Most hydroponic gardening stores meet the marijuana question (at least when pitched by reporters) with a wide-eyed “Who, me?” innocence, but Pullen answers it head-on, with a level gaze. “I’m a patient and a caregiver and have been since the law went into effect,” she says. “I do talk to patients if they have cards.” (Medical marijuana patient cards are issued by the Michigan Department of Community Health.)

That being said, it turns out a lot of people who come into Gro Blue really are interested in the old-fashioned kind of hydroponic gardening: “Bonsai, roses, orchids. We work with the [Ann Arbor] Bonsai Society,” says Steve (“just Steve”; he says he’s an unofficial employee “kind of helping out, carrying boxes”). As Steve explains, “Temperature regulation and humidity are pretty big things with indoor gardens because outside you have natural circulation, but inside it’s really touchy. If you have too much humidity, you might start getting some bugs or fungus,” which is why lights and fans make up such a large part of the hydroponic inventory.

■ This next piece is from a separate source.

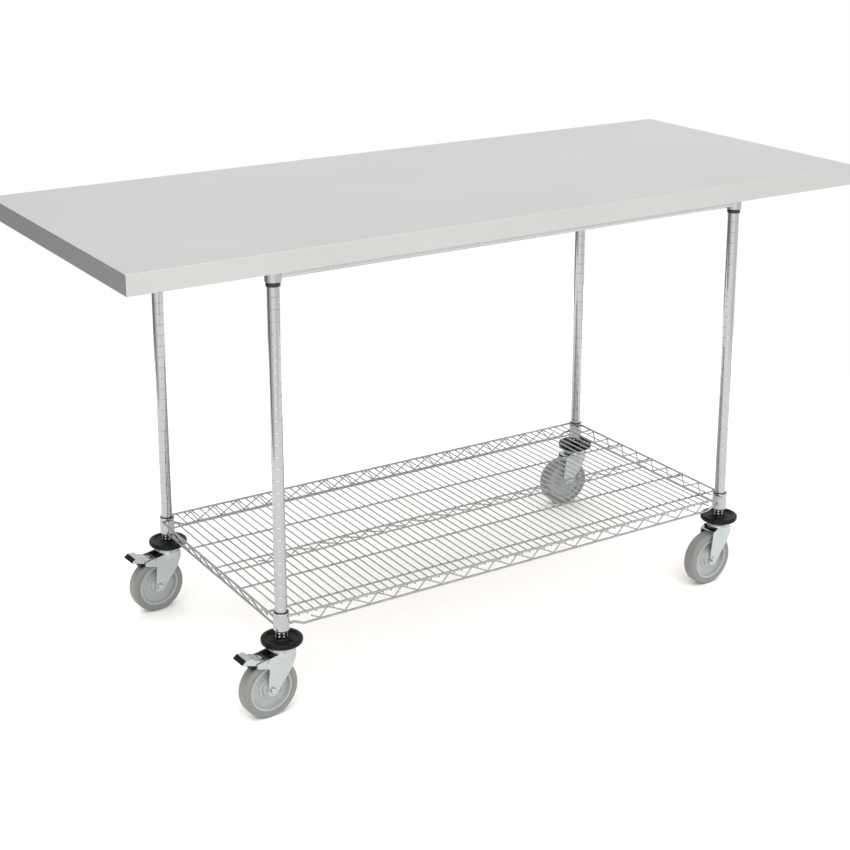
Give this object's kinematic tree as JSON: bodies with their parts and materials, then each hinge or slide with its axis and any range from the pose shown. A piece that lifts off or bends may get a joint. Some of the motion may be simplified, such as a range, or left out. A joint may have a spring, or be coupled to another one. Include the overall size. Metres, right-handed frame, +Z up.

As for the old store, it’s become Humphrey’s nonprofit business–the HEMMP (Health and Education of Medical Marijuana Patients) Center. Not fully up and running yet, the enterprise, according to Pullen, has the mission of trying to “make more information available to the community and prospective patients, serving as a kind of a resource center, so they can find out what they need to know to get a card and what’s available.” Pullen says the HEMMP Center will also have a small store selling hemp products.